--- DATA SECTION ---
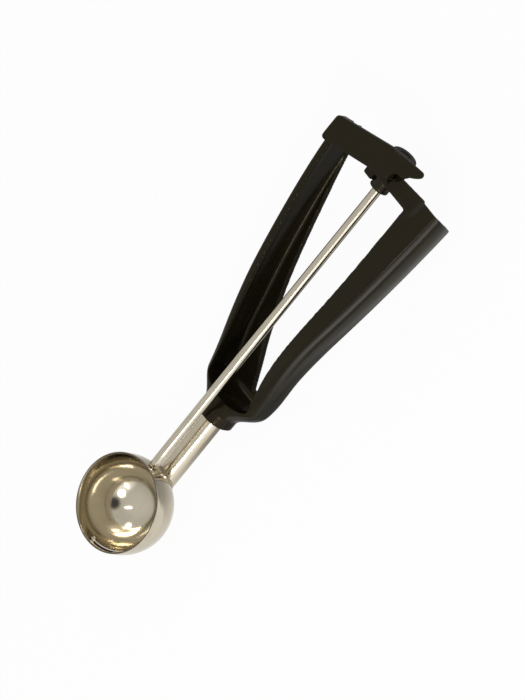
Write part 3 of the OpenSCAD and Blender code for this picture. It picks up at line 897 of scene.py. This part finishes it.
tab_y = bar_high(tab_x)
left_corners = [(bar_left, bar_high(bar_left) + 0.3, 2.4), (bar_left, bar_low(bar_left), 2.2)]
bar_outline = rounded([(bar_end, bar_low(bar_end), 0.9), (bar_end, tab_y, 0), (tab_x, tab_y, 0)]
                      + left_corners)
bar_plate = prism("bar_plate", bar_outline, 6.1, bar_front)
strap_outline = rounded([(strap_x, bar_low(strap_x), 0.6), (strap_x, bar_high(strap_x), 0.6)]
                        + left_corners)
bar_root = prism("bar_root", strap_outline, 4.8, bar_front)
tab_tip = Vector((18.8, tab_y + 0.9))
tab_pull, tab_heel = Vector((13.5, tab_y - 5.4)), Vector((4.5, tab_y - 5.8))
tab_outline = [(tab_x, tab_y)]
tab_outline += arc_points(17.5, tab_y + 1.9, 1.5, math.radians(100), math.radians(-30), 8)
tab_outline += [tuple(on_curve(tab_tip, tab_pull, tab_heel, 0.42 * k / 6)) for k in range(7)]
tab_outline += [(x, tab_y - drop) for x, drop in
                ((12.9, 4.6), (12.2, 5.5), (11.3, 6.0), (10, 6.15), (8.6, 6.3), (7.5, 6.9),
                 (6.8, 8.0), (6.2, 10.5), (3.0, 10.5))]
bar_tab = loft("bar_tab", [[(x, y, z) for x, y in tab_outline] for z in (6.6, 7.6, 8.7, 9.8)])


def fall_to_tip(piece, start, stop, drop):
    """Let the front of a piece sink smoothly towards its free end."""
    for v in piece.data.vertices:
        if v.co.z > (bar_back + 0.2) * MM:
            t = max(0.0, min(1.0, (v.co.x / MM - start) / (stop - start)))
            v.co.z -= drop * MM * t * t * (3 - 2 * t)


fall_to_tip(bar_tab, 6.5, 15, 1.1)
print("bar from x", bar_left, "to", 19)

# %% [markdown]
# ## The wishbone: one skin
# A mould gives no joint lines where neck, legs, arm and bar meet. A voxel remesh melts the raw
# solids into a single skin, and a few rounds of smoothing turn its corners into small fillets.
# Bores and pockets are cut afterwards, because they need their exact clearances.

# %% Melt the solids together
voxel = 0.37


def melt(name, pieces, rounds):
    whole = join(name, pieces)
    melted = whole.modifiers.new("melt", "REMESH")
    melted.mode = "VOXEL"
    melted.voxel_size = voxel * MM
    soft = whole.modifiers.new("soften", "SMOOTH")
    soft.factor = 0.5
    soft.iterations = rounds
    return keep(whole, 180)


web_left, web_right = moving_leg("web_left", 82), fixed_leg("web_right", 82)
neck_again = as_piece("neck_again", neck.data.copy(), None)
fixed_skin = melt("fixed_skin", [neck, fixed, web_left, arm_plate, arm_shelf, arm_foot], 7)
moving_skin = melt("moving_skin", [neck_again, moving, web_right, bar_plate, bar_root, bar_tab], 7)
print("skin faces:", len(fixed_skin.data.polygons), len(moving_skin.data.polygons))

# %% Part the skin at the bend
def part_skin(skin, keep_moving, name):
    """Cut below the moving leg's bend and keep one side, with the cut closed."""
    bm = bmesh.new()
    bm.from_mesh(skin.data)
    low, side, top = web_low * MM, 2.0 * MM, 75.0 * MM

    def near(faces):
        geom = set(faces)
        for f in faces:
            geom.update(f.verts)
            geom.update(f.edges)
        return list(geom)

    band = [f for f in bm.faces if abs(f.calc_center_median().y - low) < 2 * MM]
    bmesh.ops.bisect_plane(bm, geom=near(band), plane_co=(0, low, 0), plane_no=(0, 1, 0), dist=1e-7)
    band = [f for f in bm.faces if low - MM < f.calc_center_median().y < top + MM
            and abs(f.calc_center_median().x - side) < 2 * MM]
    bmesh.ops.bisect_plane(bm, geom=near(band), plane_co=(side, 0, 0), plane_no=(1, 0, 0), dist=1e-7)
    seam = [e for e in bm.edges if
            (all(abs(v.co.y - low) < 1e-6 and v.co.x < side + 1e-6 for v in e.verts)
             or all(abs(v.co.x - side) < 1e-6 and low - 1e-6 < v.co.y < top for v in e.verts))]
    bmesh.ops.split_edges(bm, edges=seam)
    seed = min((v for v in bm.verts if low + 3 * MM < v.co.y < top), key=lambda v: v.co.x)
    moving_verts, edge = {seed}, [seed]
    while edge:
        v = edge.pop()
        for e in v.link_edges:
            other = e.other_vert(v)
            if other not in moving_verts:
                moving_verts.add(other)
                edge.append(other)
    drop = [v for v in bm.verts if (v in moving_verts) != keep_moving]
    bmesh.ops.delete(bm, geom=drop, context="VERTS")
    bmesh.ops.holes_fill(bm, edges=[e for e in bm.edges if e.is_boundary], sides=0)
    bmesh.ops.triangulate(bm, faces=[f for f in bm.faces if len(f.verts) > 8])
    bmesh.ops.remove_doubles(bm, verts=bm.verts, dist=0.02 * MM)
    mesh = bpy.data.meshes.new(name)
    bm.to_mesh(mesh)
    bm.free()
    bpy.data.objects.remove(skin)
    return as_piece(name, mesh, black_moulding)


handle = part_skin(fixed_skin, False, "handle_moulding")
lever = part_skin(moving_skin, True, "squeeze_leg_and_bar")
print("parted into", len(handle.data.vertices), "and", len(lever.data.vertices), "points")

# %% Bores and pockets
slot_half, slot_low = 7.2, arm_y + arm_floor
cut(handle, bore(tube + 0.02, 50, tube_end + 0.02, tube_z))
cut(handle, block("slot", (-slot_half, slot_low, -40), (slot_half, 260, 2.9)))
cut(handle, block("slot_front", (-slot_half, hinge_y + rack_in - 0.3, 2.8), (5.95, 260, 40)))
cut(handle, bore(tip + 0.15, slot_low + 0.02, hinge_y + rack_in, sides=72))
cut(handle, bore(3.5, arm_y - 0.6, arm_y + 5))
cut(handle, bore(4.67, arm_y - 8, arm_y - 0.02, sides=72))


def swept_channel(start=-2.5, stop=9.2, run_out=2.4, steps=24):
    """Cutter for the rack's way through the arm, sloped at its lower side, with a run-out."""
    rows = []
    for k in range(steps + 5):
        beyond = max(0, k - steps) / 4
        a = math.radians(start + (stop - start) * min(k, steps) / steps + run_out * beyond)
        z = 4.2 + 1.9 * beyond * beyond * (3 - 2 * beyond)
        gentle = max(0.0, min(1.0, (math.degrees(a) - 1.5) / 3))
        section = [(rack_in - 0.5, z), (155, z), (155, z + 4), (rack_in - 3 - 17.5 * gentle, z + 4)]
        rows.append([(r * math.sin(a), hinge_y + r * math.cos(a), h) for r, h in section])
    return loft("channel", rows)


cut(handle, swept_channel())
pocket = prism("pocket", sector(137.5, 190, math.radians(-40), math.radians(11.29)), -1, bar_back)
cut(lever, pocket)


def close_up(piece):
    """Merge the hair-fine slivers that a cut leaves, and close what they leave open."""
    bm = bmesh.new()
    bm.from_mesh(piece.data)
    bmesh.ops.remove_doubles(bm, verts=bm.verts, dist=0.03 * MM)
    bmesh.ops.dissolve_degenerate(bm, dist=0.002 * MM, edges=bm.edges)
    loose = [f for f in bm.faces if any(len(e.link_faces) > 2 for e in f.edges) and f.calc_area() < 1e-12]
    bmesh.ops.delete(bm, geom=loose, context="FACES")
    bmesh.ops.holes_fill(bm, edges=[e for e in bm.edges if e.is_boundary], sides=0)
    bm.to_mesh(piece.data)
    bm.free()
    keep(piece)


close_up(handle)
for piece in (handle, lever):
    print(piece.name, "faces:", len(piece.data.polygons))

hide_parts("handle_frame")
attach(handle, "frame")
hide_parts("squeeze_lever", "flex_web")
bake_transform(lever)

# %% [markdown]
# ## Floor, world and lamps
# Steel shows whatever stands round it, so the room matters as much as the lamps. The floor and the
# world are white to the camera. Reflections see a floor that darkens along the handle, and a room
# with a darker band near the horizon, which draws the dark lines on tube and rod. A few soft lamps
# shape the highlights.

# %% Floor
floor_z, floor_half, floor_glow = -25.2, 4000, 0.95
corners = [(x * floor_half, y * floor_half, floor_z) for x, y in ((-1, -1), (1, -1), (1, 1), (-1, 1))]
floor = new_piece("studio_floor", corners, [[0, 1, 2, 3]], None, smooth=False)
floor_finish, tree = new_finish("floor_white")
tree.nodes.remove(tree.nodes["Principled BSDF"])
paper = add(tree, "ShaderNodeBsdfDiffuse", Color=(0.82, 0.82, 0.82, 1))
ray = add(tree, "ShaderNodeLightPath").outputs
spot = add(tree, "ShaderNodeSeparateXYZ", {0: add(tree, "ShaderNodeTexCoord").outputs["Object"]})
# To reflections the floor glows rather than being lit. That glow is painted dimmer along the handle, from
# 0.9 down to 0.32, as a painted shade that the steel reflects, and beside the handle it glows at 0.95.
fade = add(tree, "ShaderNodeMapRange", {"Value": spot.outputs["Y"]},
           {"interpolation_type": "SMOOTHSTEP"},
           From_Min=0.0, From_Max=0.05, To_Min=0.9, To_Max=0.32)
outside = add(tree, "ShaderNodeMapRange", {"Value": spot.outputs["X"]},
              {"interpolation_type": "SMOOTHSTEP"},
              From_Min=0.022, From_Max=0.036, To_Min=0.0, To_Max=0.95)
tone = maths(tree, "MAXIMUM", outside.outputs[0], fade.outputs[0])
tone = maths(tree, "MAXIMUM", ray["Is Camera Ray"], tone)
glow = add(tree, "ShaderNodeEmission", {"Strength": tone}, Color=(1, 1, 1, 1))
seen = maths(tree, "MAXIMUM", ray["Is Camera Ray"], ray["Is Glossy Ray"])
seen = maths(tree, "MAXIMUM", seen, ray["Is Transmission Ray"])
share = add(tree, "ShaderNodeMath", {0: seen}, {"operation": "MULTIPLY"})
share.inputs[1].default_value = floor_glow
lit = add(tree, "ShaderNodeMixShader", {0: share.outputs[0], 1: paper.outputs[0], 2: glow.outputs[0]})
clear = add(tree, "ShaderNodeBsdfTransparent")
behind = add(tree, "ShaderNodeNewGeometry")
sheet_of_paper = add(tree, "ShaderNodeMixShader", {0: behind.outputs["Backfacing"],
                                                   1: lit.outputs[0], 2: clear.outputs[0]})
tree.links.new(sheet_of_paper.outputs[0], tree.nodes["Material Output"].inputs["Surface"])
floor.data.materials.append(floor_finish)
print("floor at z", floor_z, "mm")

# %% World
world = bpy.data.worlds.new("studio")
scene.world = world
world.use_nodes = True
tree = world.node_tree
tree.nodes.clear()
direction = add(tree, "ShaderNodeTexCoord").outputs["Generated"]
parts = add(tree, "ShaderNodeSeparateXYZ", {0: direction})
bands = add(tree, "ShaderNodeValToRGB", {0: parts.outputs["Z"]})
ramp = bands.color_ramp
ramp.elements[0].position, ramp.elements[0].color = 0.0, (0.42, 0.41, 0.39, 1)
ramp.elements[1].position, ramp.elements[1].color = 1.0, (0.78, 0.78, 0.78, 1)
for spot, grey in ((0.06, 0.45), (0.16, 0.62), (0.4, 0.7), (0.8, 0.68)):
    ramp.elements.new(spot).color = (grey, grey, grey * 0.98, 1)


def lobe(tree, direction, towards, inner, outer):
    """1 within `inner` degrees of a direction, falling smoothly to 0 at `outer`."""
    facing = add(tree, "ShaderNodeVectorMath", {0: direction}, {"operation": "DOT_PRODUCT"})
    facing.inputs[1].default_value = Vector(towards).normalized()
    soft_edge = add(tree, "ShaderNodeMapRange", {"Value": facing.outputs["Value"]},
                    {"interpolation_type": "SMOOTHSTEP"},
                    From_Min=math.cos(math.radians(outer)), From_Max=math.cos(math.radians(inner)))
    return soft_edge.outputs[0]


window = lobe(tree, direction, (0.86, -0.34, 0.36), 14, 34)
dark_spot = lobe(tree, direction, (0.667, 0.525, 0.529), 7, 19)
look = mix_colours(tree, window, bands.outputs[0], (1.3, 1.3, 1.3))
look = mix_colours(tree, dark_spot, look, (0.06, 0.06, 0.06))
room = add(tree, "ShaderNodeBackground", {"Color": look}, Strength=1.0)
soft = add(tree, "ShaderNodeBackground", Color=(1, 1, 1, 1), Strength=0.62)
white = add(tree, "ShaderNodeBackground", Color=(1, 1, 1, 1), Strength=1.0)
ray = add(tree, "ShaderNodeLightPath").outputs
shiny = maths(tree, "MAXIMUM", ray["Is Glossy Ray"], ray["Is Transmission Ray"])
first = add(tree, "ShaderNodeMixShader", {0: shiny, 1: soft.outputs[0], 2: room.outputs[0]})
last = add(tree, "ShaderNodeMixShader",
           {0: ray["Is Camera Ray"], 1: first.outputs[0], 2: white.outputs[0]})
add(tree, "ShaderNodeOutputWorld", {"Surface": last.outputs[0]})
print("world bands:", len(ramp.elements))

# %% Lamps
lamp_distance, aim = 0.9, Vector((0, 0.08, 0))


def lamp(name, direction, size, power, tint=(1, 1, 1)):
    data = bpy.data.lights.new(name, "AREA")
    data.shape = "ELLIPSE"
    data.size, data.size_y = size
    data.energy = power
    data.color = tint
    light = bpy.data.objects.new(name, data)
    light.location = spot = Vector(direction).normalized() * lamp_distance + aim
    light.rotation_euler = (aim - spot).to_track_quat("-Z", "Y").to_euler()
    light.visible_camera = False
    scene.collection.objects.link(light)


lamp("key", (0.75, -0.03, 0.66), (0.26, 0.26), 2.2)
lamp("second", (0.70, -0.40, 0.59), (0.12, 0.2), 0.6)
lamp("strip", (0.25, 0.25, 0.94), (0.06, 0.3), 0.3)
lamp("fill", (-0.4, 0.62, 0.66), (0.22, 0.3), 0.5, (1, 0.93, 0.9))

--- BRIEF ---
Print, please, the lines above from the very first through the one that holds "7.6, 8.7, 9.8)])", both included, word for word and with nothing else.

--- SOLVED EXERCISE ---
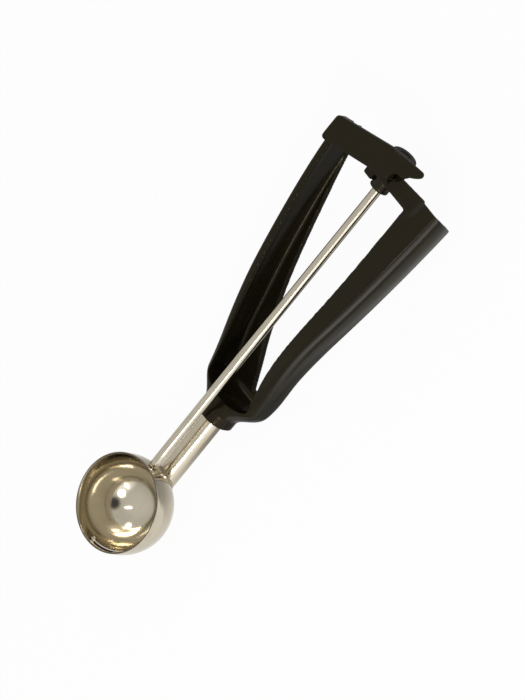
Write part 3 of the OpenSCAD and Blender code for this picture. It picks up at line 897 of scene.py. This part finishes it.
tab_y = bar_high(tab_x)
left_corners = [(bar_left, bar_high(bar_left) + 0.3, 2.4), (bar_left, bar_low(bar_left), 2.2)]
bar_outline = rounded([(bar_end, bar_low(bar_end), 0.9), (bar_end, tab_y, 0), (tab_x, tab_y, 0)]
                      + left_corners)
bar_plate = prism("bar_plate", bar_outline, 6.1, bar_front)
strap_outline = rounded([(strap_x, bar_low(strap_x), 0.6), (strap_x, bar_high(strap_x), 0.6)]
                        + left_corners)
bar_root = prism("bar_root", strap_outline, 4.8, bar_front)
tab_tip = Vector((18.8, tab_y + 0.9))
tab_pull, tab_heel = Vector((13.5, tab_y - 5.4)), Vector((4.5, tab_y - 5.8))
tab_outline = [(tab_x, tab_y)]
tab_outline += arc_points(17.5, tab_y + 1.9, 1.5, math.radians(100), math.radians(-30), 8)
tab_outline += [tuple(on_curve(tab_tip, tab_pull, tab_heel, 0.42 * k / 6)) for k in range(7)]
tab_outline += [(x, tab_y - drop) for x, drop in
                ((12.9, 4.6), (12.2, 5.5), (11.3, 6.0), (10, 6.15), (8.6, 6.3), (7.5, 6.9),
                 (6.8, 8.0), (6.2, 10.5), (3.0, 10.5))]
bar_tab = loft("bar_tab", [[(x, y, z) for x, y in tab_outline] for z in (6.6, 7.6, 8.7, 9.8)])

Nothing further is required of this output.